For Shares to be properly tendered pursuant to the Offer, Computershare Inc. and Computershare Trust Company, N.A., the joint depositary and paying agent for the Offer (the “Depositary and Paying Agent”), must be in timely receipt of (i) the certificates evidencing such Shares or confirmation of a book-entry transfer of such Shares into the Depositary and Paying Agent’s account at The Depository Trust Company pursuant to the procedures set forth inThe Tender Offer—Section 3. Procedures for Tendering Shares” of the Offer to Purchase, (ii) the Letter of Transmittal, properly completed and duly executed, with any required signature guarantees (or, in the case of a book-entry transfer, an Agent’s Message (as defined in the Offer to Purchase) in lieu of the Letter of Transmittal) and (iii) any other customary documents required by the Letter of Transmittal or the Depositary and Paying Agent, in each case prior to the expiration of the Offer in accordance with the Offer to Purchase and the Letter of Transmittal.

 

Except as set forth in the Offer to Purchase, Purchaser will not pay any fees or commissions to any broker or dealer or other person (other than the Depositary and Paying Agent and the Information Agent as described in the Offer to Purchase) for soliciting tenders of Shares pursuant to the Offer.
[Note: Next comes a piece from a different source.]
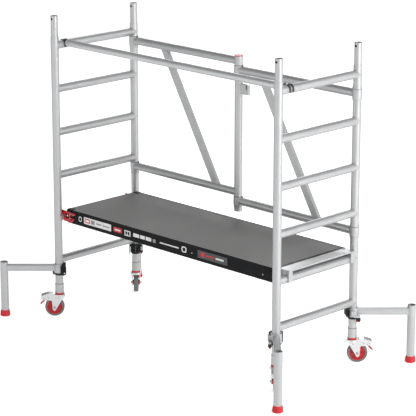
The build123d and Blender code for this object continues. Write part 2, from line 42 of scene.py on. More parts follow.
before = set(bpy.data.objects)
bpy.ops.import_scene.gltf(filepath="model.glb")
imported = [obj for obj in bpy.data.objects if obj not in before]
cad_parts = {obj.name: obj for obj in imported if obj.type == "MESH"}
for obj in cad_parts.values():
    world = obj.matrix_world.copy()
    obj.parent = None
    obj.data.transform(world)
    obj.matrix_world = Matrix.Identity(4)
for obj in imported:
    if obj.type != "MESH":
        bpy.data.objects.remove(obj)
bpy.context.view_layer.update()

Purchaser will, however, upon request, reimburse brokers, dealers, commercial banks and trust companies for reasonable and necessary costs and expenses incurred by them in forwarding materials to their customers. Parent and Purchaser will pay all stock transfer taxes applicable to its purchase of Shares pursuant to the Offer, subject to Instruction 6 of the Letter of Transmittal.

 

Any inquiries you may have with respect to the Offer should be addressed to, and additional copies of the enclosed materials may be obtained from, the undersigned at the addresses and telephone numbers set forth on the back cover of the Offer to Purchase.

 

Very truly yours,

Georgeson LLC

 

Nothing contained herein or in the enclosed documents shall render you the agent of the Purchaser, the Information Agent or the Depositary and Paying Agent or any affiliate of any of them or authorize you or any other person to use any document or make any statement on behalf of any of them in connection with the Offer other than the enclosed documents and the statements contained therein.